▽
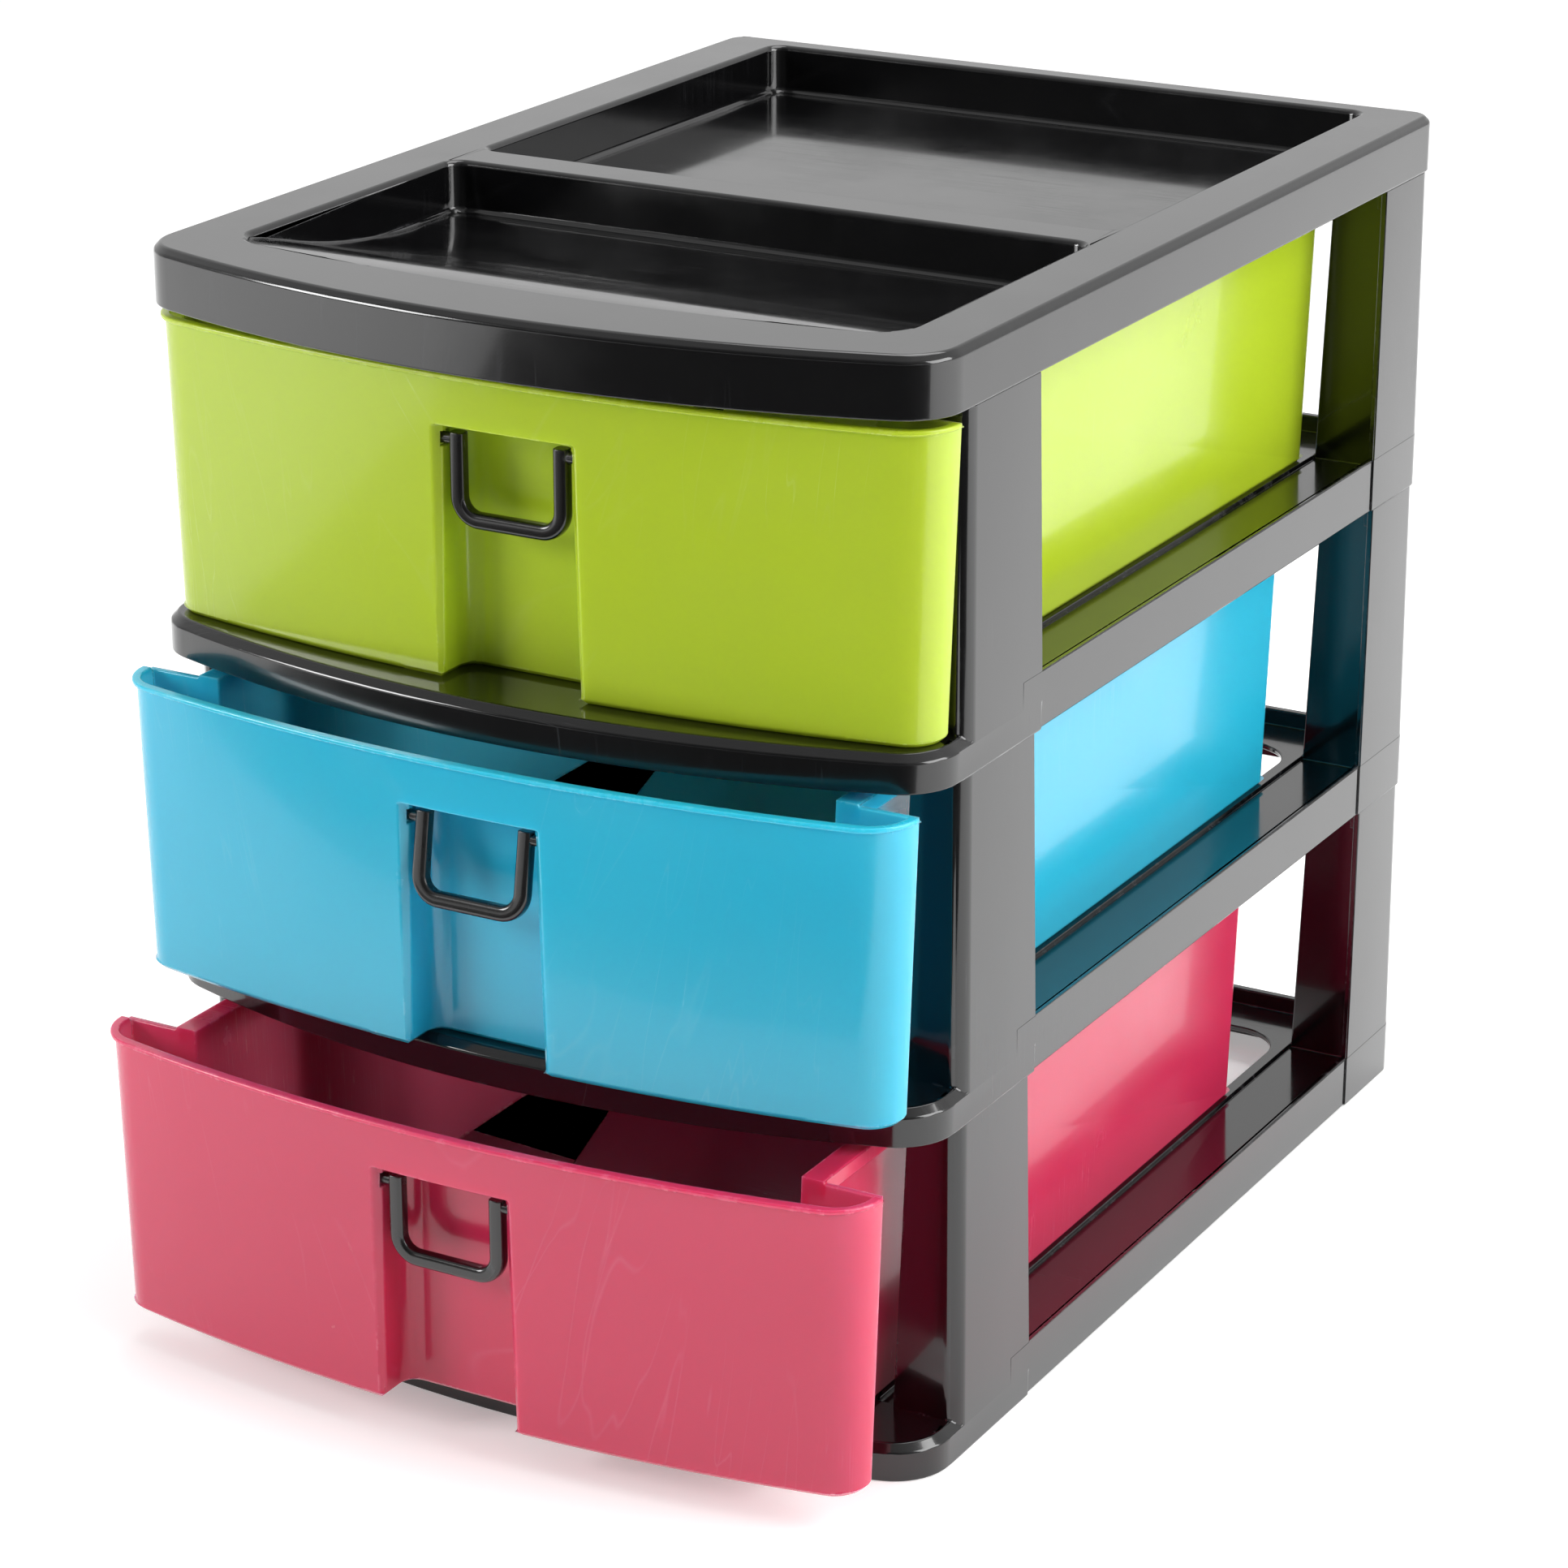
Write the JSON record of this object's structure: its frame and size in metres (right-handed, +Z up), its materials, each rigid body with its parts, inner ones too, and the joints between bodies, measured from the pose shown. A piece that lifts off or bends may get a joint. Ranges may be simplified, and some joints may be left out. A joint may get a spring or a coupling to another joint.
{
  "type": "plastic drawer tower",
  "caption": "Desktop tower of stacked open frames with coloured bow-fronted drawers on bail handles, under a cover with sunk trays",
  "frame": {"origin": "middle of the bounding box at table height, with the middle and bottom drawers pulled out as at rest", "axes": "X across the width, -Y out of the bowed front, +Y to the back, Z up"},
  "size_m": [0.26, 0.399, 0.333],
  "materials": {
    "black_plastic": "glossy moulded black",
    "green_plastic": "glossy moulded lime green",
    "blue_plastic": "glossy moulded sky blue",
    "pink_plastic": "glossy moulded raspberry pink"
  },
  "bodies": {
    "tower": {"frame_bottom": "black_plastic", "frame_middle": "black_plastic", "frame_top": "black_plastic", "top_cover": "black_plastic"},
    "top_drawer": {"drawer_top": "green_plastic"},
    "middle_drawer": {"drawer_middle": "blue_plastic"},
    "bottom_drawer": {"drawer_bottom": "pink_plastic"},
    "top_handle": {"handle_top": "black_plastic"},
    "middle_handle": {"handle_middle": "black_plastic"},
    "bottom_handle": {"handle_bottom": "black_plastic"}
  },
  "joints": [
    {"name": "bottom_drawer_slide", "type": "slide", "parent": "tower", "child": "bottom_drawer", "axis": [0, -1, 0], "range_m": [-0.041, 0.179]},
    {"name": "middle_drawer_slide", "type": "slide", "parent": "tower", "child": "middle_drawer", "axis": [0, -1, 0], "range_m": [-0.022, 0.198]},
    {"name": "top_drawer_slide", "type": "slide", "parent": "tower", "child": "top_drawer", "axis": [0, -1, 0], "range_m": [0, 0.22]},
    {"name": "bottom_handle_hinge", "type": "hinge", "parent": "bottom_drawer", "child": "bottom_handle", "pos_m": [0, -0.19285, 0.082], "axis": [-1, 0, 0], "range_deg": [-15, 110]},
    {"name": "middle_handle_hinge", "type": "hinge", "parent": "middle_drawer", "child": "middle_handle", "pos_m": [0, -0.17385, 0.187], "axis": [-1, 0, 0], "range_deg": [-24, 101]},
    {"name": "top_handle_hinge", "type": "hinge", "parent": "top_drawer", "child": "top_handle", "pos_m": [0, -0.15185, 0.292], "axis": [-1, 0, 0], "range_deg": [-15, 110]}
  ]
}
△
To be done:
Your task is to quote the listing above word for word.

The completed task:
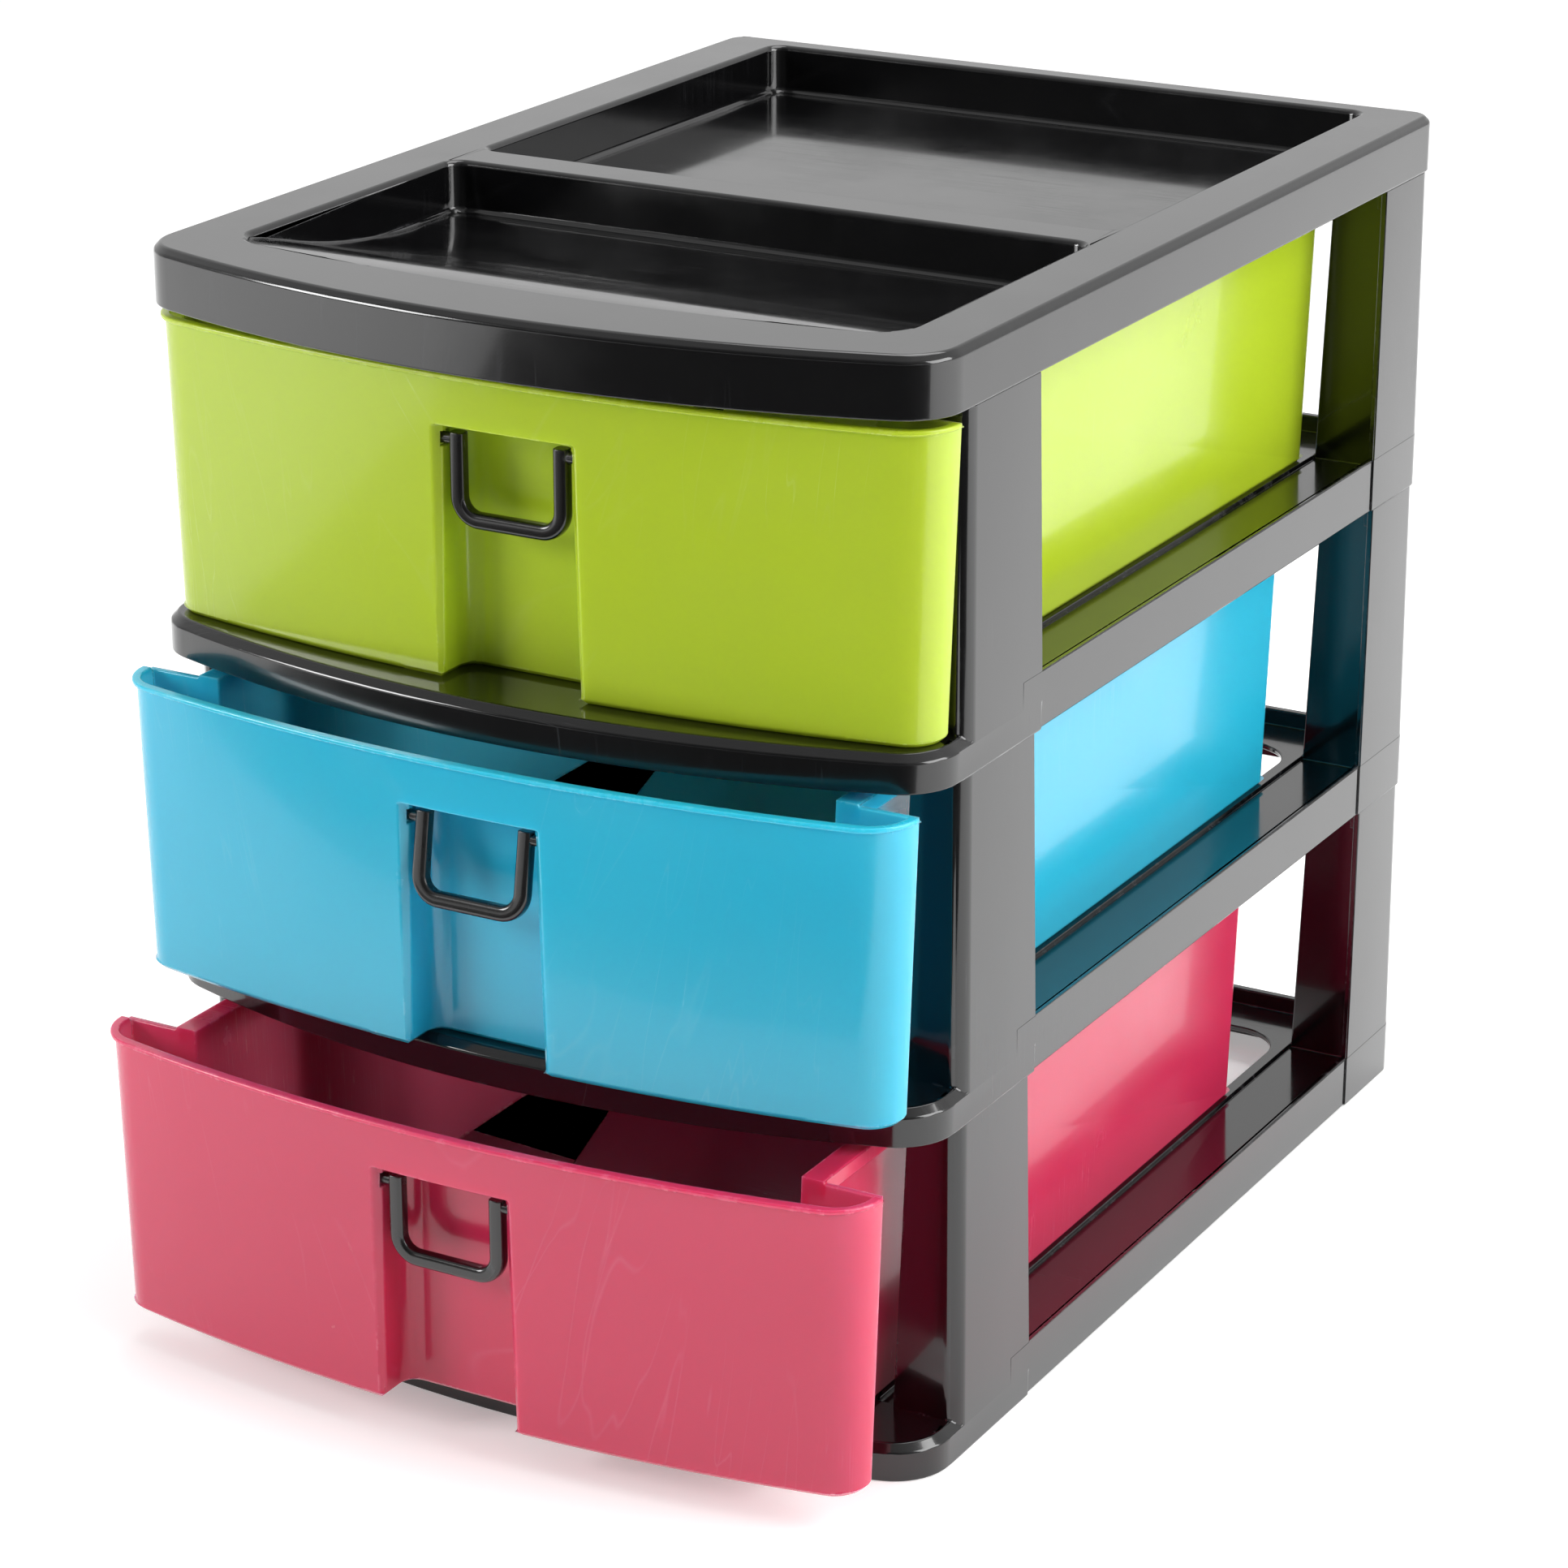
Write the JSON record of this object's structure: its frame and size in metres (right-handed, +Z up), its materials, each rigid body with its parts, inner ones too, and the joints between bodies, measured from the pose shown. A piece that lifts off or bends may get a joint. Ranges may be simplified, and some joints may be left out. A joint may get a spring or a coupling to another joint.
{
  "type": "plastic drawer tower",
  "caption": "Desktop tower of stacked open frames with coloured bow-fronted drawers on bail handles, under a cover with sunk trays",
  "frame": {"origin": "middle of the bounding box at table height, with the middle and bottom drawers pulled out as at rest", "axes": "X across the width, -Y out of the bowed front, +Y to the back, Z up"},
  "size_m": [0.26, 0.399, 0.333],
  "materials": {
    "black_plastic": "glossy moulded black",
    "green_plastic": "glossy moulded lime green",
    "blue_plastic": "glossy moulded sky blue",
    "pink_plastic": "glossy moulded raspberry pink"
  },
  "bodies": {
    "tower": {"frame_bottom": "black_plastic", "frame_middle": "black_plastic", "frame_top": "black_plastic", "top_cover": "black_plastic"},
    "top_drawer": {"drawer_top": "green_plastic"},
    "middle_drawer": {"drawer_middle": "blue_plastic"},
    "bottom_drawer": {"drawer_bottom": "pink_plastic"},
    "top_handle": {"handle_top": "black_plastic"},
    "middle_handle": {"handle_middle": "black_plastic"},
    "bottom_handle": {"handle_bottom": "black_plastic"}
  },
  "joints": [
    {"name": "bottom_drawer_slide", "type": "slide", "parent": "tower", "child": "bottom_drawer", "axis": [0, -1, 0], "range_m": [-0.041, 0.179]},
    {"name": "middle_drawer_slide", "type": "slide", "parent": "tower", "child": "middle_drawer", "axis": [0, -1, 0], "range_m": [-0.022, 0.198]},
    {"name": "top_drawer_slide", "type": "slide", "parent": "tower", "child": "top_drawer", "axis": [0, -1, 0], "range_m": [0, 0.22]},
    {"name": "bottom_handle_hinge", "type": "hinge", "parent": "bottom_drawer", "child": "bottom_handle", "pos_m": [0, -0.19285, 0.082], "axis": [-1, 0, 0], "range_deg": [-15, 110]},
    {"name": "middle_handle_hinge", "type": "hinge", "parent": "middle_drawer", "child": "middle_handle", "pos_m": [0, -0.17385, 0.187], "axis": [-1, 0, 0], "range_deg": [-24, 101]},
    {"name": "top_handle_hinge", "type": "hinge", "parent": "top_drawer", "child": "top_handle", "pos_m": [0, -0.15185, 0.292], "axis": [-1, 0, 0], "range_deg": [-15, 110]}
  ]
}